## [Goal of the exercise]
Below are records; reproduce exactly the lines from the one that has "const elbowBody = new" through the one that has "point = shown.matrix_world", ends included, and nothing more.

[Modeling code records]

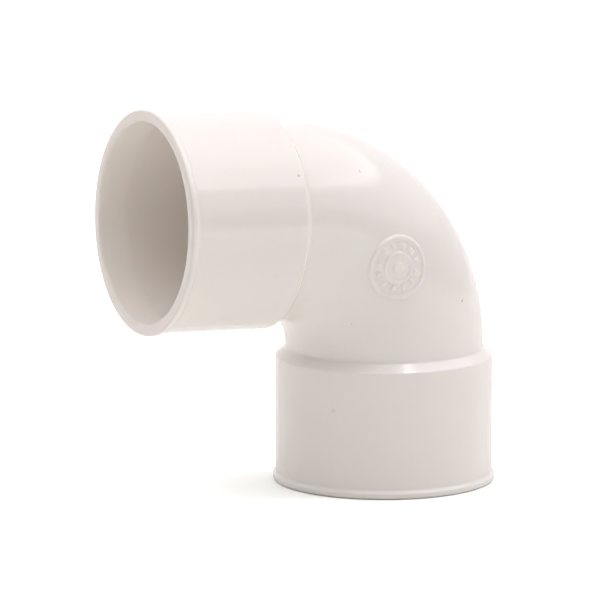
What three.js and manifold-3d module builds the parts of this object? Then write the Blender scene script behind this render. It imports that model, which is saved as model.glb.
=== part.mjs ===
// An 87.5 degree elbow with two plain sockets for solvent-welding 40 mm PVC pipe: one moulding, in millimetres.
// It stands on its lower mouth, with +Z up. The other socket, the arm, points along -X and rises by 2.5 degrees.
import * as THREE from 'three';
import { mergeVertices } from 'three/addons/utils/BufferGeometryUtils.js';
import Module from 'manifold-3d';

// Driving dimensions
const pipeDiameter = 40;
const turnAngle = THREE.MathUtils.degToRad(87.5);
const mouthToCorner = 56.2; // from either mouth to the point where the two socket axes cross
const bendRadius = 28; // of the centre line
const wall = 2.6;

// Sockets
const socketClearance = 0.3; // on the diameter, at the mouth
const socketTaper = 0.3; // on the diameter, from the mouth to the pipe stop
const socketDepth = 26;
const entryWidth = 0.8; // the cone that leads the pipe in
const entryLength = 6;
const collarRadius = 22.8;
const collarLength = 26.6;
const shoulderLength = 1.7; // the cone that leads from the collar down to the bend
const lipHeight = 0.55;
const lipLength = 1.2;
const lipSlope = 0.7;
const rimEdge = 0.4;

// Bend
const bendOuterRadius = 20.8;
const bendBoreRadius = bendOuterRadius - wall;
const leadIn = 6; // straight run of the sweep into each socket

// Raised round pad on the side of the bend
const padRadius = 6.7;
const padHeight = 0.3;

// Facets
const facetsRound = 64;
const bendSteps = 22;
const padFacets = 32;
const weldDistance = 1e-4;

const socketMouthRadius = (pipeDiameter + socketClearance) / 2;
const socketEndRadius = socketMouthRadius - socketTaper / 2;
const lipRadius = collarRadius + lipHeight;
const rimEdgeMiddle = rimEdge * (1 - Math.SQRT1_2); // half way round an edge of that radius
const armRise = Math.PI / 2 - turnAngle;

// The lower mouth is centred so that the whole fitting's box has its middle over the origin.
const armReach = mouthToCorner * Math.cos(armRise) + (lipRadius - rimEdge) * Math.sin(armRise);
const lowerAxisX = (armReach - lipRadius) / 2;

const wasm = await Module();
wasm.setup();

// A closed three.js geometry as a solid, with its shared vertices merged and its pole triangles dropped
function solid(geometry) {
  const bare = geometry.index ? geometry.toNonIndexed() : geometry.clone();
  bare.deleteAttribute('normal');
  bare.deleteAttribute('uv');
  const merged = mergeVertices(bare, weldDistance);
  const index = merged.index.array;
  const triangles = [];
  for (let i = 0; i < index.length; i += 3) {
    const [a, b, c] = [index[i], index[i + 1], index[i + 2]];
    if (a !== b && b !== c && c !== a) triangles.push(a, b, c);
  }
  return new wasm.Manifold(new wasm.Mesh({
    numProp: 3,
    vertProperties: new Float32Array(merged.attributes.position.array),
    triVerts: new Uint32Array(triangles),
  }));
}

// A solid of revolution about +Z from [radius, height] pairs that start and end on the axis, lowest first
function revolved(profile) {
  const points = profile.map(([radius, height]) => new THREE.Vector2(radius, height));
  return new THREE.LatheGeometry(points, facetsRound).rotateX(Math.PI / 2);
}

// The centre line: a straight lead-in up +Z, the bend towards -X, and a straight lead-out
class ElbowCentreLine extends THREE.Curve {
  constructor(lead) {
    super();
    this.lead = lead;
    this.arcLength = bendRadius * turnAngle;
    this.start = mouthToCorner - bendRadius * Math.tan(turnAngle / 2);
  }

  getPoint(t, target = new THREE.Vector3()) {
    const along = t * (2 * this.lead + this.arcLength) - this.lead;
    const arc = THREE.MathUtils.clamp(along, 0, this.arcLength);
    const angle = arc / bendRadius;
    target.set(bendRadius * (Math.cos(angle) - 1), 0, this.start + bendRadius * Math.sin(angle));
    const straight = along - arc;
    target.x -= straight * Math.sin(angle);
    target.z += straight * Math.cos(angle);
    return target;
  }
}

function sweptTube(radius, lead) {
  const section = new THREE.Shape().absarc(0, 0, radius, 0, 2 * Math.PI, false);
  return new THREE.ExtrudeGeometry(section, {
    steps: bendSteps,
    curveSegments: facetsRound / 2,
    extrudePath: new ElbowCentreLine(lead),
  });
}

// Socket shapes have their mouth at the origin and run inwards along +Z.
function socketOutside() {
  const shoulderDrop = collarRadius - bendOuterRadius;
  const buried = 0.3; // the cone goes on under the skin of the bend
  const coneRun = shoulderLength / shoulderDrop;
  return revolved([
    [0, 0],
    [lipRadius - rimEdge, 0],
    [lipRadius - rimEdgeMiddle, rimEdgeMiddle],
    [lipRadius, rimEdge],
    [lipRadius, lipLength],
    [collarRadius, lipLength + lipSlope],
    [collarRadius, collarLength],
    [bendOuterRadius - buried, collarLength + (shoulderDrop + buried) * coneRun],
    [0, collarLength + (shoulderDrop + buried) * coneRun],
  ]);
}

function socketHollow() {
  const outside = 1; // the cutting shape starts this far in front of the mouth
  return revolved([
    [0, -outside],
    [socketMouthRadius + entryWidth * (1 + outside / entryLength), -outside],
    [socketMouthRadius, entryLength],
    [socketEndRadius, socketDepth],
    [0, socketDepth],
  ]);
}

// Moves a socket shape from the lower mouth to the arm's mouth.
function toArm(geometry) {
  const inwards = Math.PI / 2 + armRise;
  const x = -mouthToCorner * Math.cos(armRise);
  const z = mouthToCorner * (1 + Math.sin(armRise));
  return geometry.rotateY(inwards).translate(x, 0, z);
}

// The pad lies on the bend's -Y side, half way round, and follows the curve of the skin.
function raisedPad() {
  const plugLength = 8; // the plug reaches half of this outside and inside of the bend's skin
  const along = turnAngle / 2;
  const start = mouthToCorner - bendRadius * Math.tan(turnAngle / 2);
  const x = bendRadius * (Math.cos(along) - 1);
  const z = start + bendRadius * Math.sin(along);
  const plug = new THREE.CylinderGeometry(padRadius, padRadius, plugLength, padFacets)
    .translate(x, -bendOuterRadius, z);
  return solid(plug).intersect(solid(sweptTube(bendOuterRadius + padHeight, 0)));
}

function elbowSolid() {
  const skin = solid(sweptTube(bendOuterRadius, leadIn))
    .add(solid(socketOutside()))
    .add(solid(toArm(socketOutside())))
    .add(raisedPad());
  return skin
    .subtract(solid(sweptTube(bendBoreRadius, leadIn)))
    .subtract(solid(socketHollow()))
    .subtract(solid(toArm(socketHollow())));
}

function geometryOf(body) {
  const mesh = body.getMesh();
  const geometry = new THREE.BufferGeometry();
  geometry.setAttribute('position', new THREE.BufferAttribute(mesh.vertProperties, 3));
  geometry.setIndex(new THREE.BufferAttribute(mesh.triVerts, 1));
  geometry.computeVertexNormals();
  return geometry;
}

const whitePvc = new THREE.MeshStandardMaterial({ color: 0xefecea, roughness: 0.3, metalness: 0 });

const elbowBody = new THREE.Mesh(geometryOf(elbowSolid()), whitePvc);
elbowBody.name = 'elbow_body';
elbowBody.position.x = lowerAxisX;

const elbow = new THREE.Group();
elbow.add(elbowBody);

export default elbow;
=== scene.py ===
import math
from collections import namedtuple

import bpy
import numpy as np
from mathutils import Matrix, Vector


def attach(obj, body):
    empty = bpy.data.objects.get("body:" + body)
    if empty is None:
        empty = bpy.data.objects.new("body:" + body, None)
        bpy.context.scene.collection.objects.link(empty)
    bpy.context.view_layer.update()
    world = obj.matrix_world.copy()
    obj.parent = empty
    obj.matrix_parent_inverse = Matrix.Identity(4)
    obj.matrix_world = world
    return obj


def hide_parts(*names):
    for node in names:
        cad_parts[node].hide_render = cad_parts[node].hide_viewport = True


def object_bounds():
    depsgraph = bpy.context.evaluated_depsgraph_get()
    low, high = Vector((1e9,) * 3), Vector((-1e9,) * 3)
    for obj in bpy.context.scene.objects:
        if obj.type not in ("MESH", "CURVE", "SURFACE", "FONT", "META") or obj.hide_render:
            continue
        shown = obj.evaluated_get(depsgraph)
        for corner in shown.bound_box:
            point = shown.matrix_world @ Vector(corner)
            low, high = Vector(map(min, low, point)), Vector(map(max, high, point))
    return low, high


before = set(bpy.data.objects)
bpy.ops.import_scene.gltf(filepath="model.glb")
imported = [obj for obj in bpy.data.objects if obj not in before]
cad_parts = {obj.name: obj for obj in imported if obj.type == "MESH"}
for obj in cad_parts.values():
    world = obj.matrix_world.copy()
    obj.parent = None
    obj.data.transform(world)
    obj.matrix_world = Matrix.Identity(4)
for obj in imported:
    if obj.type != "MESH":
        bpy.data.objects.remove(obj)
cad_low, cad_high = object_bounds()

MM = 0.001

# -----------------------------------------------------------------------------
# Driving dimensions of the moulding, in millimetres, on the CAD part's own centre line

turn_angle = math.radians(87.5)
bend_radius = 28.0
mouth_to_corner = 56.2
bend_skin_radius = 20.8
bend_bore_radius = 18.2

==

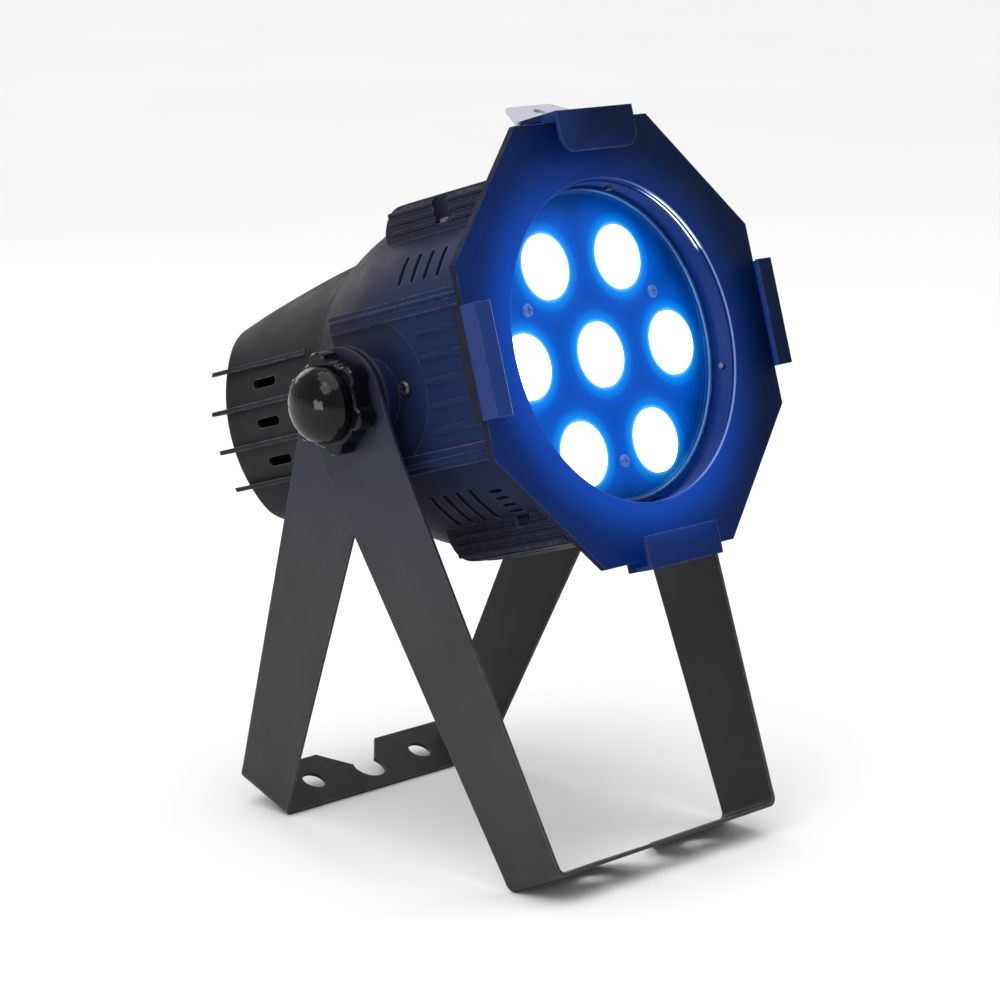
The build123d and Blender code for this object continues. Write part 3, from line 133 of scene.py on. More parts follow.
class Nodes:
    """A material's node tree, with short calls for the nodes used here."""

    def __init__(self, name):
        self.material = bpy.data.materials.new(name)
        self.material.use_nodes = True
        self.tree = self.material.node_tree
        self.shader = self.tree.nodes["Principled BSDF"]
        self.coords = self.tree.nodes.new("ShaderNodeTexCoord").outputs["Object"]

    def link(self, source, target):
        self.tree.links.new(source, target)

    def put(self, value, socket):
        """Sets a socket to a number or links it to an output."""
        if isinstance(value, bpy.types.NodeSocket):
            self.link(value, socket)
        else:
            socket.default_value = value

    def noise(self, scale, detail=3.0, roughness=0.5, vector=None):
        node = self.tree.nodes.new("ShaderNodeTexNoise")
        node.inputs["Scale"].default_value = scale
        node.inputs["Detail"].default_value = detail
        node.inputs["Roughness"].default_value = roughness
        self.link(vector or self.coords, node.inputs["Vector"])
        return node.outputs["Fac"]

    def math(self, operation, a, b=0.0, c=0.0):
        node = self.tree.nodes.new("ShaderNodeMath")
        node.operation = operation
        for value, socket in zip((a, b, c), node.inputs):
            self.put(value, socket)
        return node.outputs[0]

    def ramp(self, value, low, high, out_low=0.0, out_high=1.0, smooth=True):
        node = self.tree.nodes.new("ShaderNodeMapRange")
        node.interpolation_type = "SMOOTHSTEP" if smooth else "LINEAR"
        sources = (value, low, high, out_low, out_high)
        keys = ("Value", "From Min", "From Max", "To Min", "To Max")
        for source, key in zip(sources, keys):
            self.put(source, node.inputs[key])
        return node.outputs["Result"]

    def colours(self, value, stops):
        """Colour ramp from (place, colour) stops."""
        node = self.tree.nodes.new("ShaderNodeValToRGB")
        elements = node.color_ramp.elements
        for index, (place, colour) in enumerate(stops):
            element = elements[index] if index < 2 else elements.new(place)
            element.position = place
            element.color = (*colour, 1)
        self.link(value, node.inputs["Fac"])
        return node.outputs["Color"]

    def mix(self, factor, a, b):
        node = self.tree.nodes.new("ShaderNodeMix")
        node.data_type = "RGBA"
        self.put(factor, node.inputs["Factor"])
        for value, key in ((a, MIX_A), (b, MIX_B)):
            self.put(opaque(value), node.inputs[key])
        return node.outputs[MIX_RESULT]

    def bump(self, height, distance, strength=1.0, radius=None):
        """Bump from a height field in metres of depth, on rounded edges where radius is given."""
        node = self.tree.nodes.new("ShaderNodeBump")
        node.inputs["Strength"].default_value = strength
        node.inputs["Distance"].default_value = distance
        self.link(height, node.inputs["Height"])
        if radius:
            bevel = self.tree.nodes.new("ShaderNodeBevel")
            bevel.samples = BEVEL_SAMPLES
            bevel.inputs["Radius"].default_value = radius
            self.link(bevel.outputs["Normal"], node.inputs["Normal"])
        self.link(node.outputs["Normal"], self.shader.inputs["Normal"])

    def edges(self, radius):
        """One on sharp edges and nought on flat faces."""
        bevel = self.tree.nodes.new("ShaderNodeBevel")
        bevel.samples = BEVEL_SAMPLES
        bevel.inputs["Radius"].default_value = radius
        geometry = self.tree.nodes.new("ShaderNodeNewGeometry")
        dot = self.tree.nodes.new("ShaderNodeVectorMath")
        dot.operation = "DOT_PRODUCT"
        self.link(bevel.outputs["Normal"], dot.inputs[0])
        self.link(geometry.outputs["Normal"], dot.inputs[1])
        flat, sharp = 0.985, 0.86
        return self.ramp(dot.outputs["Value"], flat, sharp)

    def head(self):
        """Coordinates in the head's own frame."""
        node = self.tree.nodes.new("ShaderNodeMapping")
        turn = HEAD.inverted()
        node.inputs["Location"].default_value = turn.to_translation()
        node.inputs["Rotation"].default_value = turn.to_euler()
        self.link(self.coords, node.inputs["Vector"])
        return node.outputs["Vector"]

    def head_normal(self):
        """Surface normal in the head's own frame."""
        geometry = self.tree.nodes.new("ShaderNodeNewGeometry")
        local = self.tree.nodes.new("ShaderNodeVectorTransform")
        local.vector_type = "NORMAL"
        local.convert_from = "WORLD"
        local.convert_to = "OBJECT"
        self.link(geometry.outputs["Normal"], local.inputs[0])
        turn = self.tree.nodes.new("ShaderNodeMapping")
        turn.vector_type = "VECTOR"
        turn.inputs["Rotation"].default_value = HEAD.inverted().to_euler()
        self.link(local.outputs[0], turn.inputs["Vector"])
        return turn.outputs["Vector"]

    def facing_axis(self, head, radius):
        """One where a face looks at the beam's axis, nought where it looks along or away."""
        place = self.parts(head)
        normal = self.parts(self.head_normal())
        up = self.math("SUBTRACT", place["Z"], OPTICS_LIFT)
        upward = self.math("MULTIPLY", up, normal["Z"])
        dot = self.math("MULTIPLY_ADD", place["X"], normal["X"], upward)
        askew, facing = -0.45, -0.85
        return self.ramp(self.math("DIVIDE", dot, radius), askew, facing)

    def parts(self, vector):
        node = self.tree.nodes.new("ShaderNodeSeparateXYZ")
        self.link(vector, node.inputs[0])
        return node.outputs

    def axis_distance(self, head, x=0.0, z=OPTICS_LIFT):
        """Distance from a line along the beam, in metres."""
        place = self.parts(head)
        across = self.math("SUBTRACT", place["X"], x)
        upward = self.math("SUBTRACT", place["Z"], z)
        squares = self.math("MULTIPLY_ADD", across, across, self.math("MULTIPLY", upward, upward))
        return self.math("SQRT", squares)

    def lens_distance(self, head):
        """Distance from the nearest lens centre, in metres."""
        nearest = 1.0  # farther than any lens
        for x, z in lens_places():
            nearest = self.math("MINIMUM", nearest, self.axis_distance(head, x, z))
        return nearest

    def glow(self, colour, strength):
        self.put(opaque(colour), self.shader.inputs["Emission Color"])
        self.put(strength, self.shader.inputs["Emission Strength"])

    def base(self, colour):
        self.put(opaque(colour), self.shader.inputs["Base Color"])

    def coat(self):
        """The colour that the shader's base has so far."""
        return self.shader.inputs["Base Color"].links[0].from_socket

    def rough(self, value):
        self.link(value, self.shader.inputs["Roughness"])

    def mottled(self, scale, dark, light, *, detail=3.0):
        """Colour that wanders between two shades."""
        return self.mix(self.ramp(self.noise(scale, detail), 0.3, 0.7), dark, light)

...

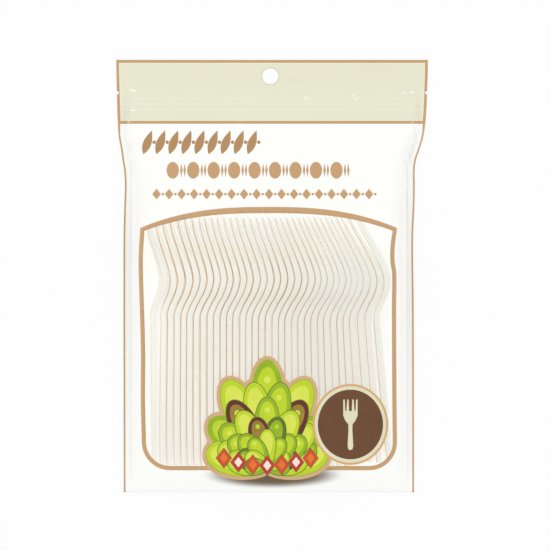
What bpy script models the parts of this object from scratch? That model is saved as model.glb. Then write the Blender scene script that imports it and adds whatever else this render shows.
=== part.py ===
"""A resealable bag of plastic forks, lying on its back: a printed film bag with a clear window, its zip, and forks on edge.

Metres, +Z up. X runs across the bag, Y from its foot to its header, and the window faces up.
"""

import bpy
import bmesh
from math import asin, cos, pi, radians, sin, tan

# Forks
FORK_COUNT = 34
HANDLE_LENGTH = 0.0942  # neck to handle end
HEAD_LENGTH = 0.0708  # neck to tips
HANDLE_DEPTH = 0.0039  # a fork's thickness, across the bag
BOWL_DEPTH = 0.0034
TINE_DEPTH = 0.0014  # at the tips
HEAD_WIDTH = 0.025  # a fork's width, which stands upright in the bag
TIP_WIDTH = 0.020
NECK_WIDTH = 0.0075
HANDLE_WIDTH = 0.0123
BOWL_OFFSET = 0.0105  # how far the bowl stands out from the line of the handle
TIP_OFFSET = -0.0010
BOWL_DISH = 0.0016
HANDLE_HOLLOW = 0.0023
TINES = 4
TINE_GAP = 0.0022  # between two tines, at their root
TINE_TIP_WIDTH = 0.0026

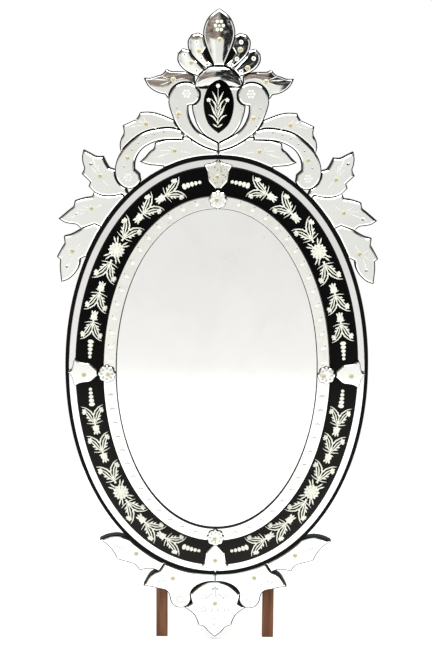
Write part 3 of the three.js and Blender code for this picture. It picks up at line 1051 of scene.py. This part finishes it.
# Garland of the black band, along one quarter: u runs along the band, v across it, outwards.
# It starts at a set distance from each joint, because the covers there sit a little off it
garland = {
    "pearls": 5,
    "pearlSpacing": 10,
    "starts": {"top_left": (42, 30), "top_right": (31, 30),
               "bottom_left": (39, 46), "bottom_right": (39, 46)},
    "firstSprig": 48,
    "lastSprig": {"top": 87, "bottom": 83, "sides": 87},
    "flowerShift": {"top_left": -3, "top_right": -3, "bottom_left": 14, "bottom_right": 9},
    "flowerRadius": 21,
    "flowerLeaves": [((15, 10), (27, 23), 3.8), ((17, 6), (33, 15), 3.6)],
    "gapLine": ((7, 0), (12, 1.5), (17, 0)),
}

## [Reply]
const elbowBody = new THREE.Mesh(geometryOf(elbowSolid()), whitePvc);
elbowBody.name = 'elbow_body';
elbowBody.position.x = lowerAxisX;

const elbow = new THREE.Group();
elbow.add(elbowBody);

export default elbow;
=== scene.py ===
import math
from collections import namedtuple

import bpy
import numpy as np
from mathutils import Matrix, Vector


def attach(obj, body):
    empty = bpy.data.objects.get("body:" + body)
    if empty is None:
        empty = bpy.data.objects.new("body:" + body, None)
        bpy.context.scene.collection.objects.link(empty)
    bpy.context.view_layer.update()
    world = obj.matrix_world.copy()
    obj.parent = empty
    obj.matrix_parent_inverse = Matrix.Identity(4)
    obj.matrix_world = world
    return obj


def hide_parts(*names):
    for node in names:
        cad_parts[node].hide_render = cad_parts[node].hide_viewport = True


def object_bounds():
    depsgraph = bpy.context.evaluated_depsgraph_get()
    low, high = Vector((1e9,) * 3), Vector((-1e9,) * 3)
    for obj in bpy.context.scene.objects:
        if obj.type not in ("MESH", "CURVE", "SURFACE", "FONT", "META") or obj.hide_render:
            continue
        shown = obj.evaluated_get(depsgraph)
        for corner in shown.bound_box:
            point = shown.matrix_world @ Vector(corner)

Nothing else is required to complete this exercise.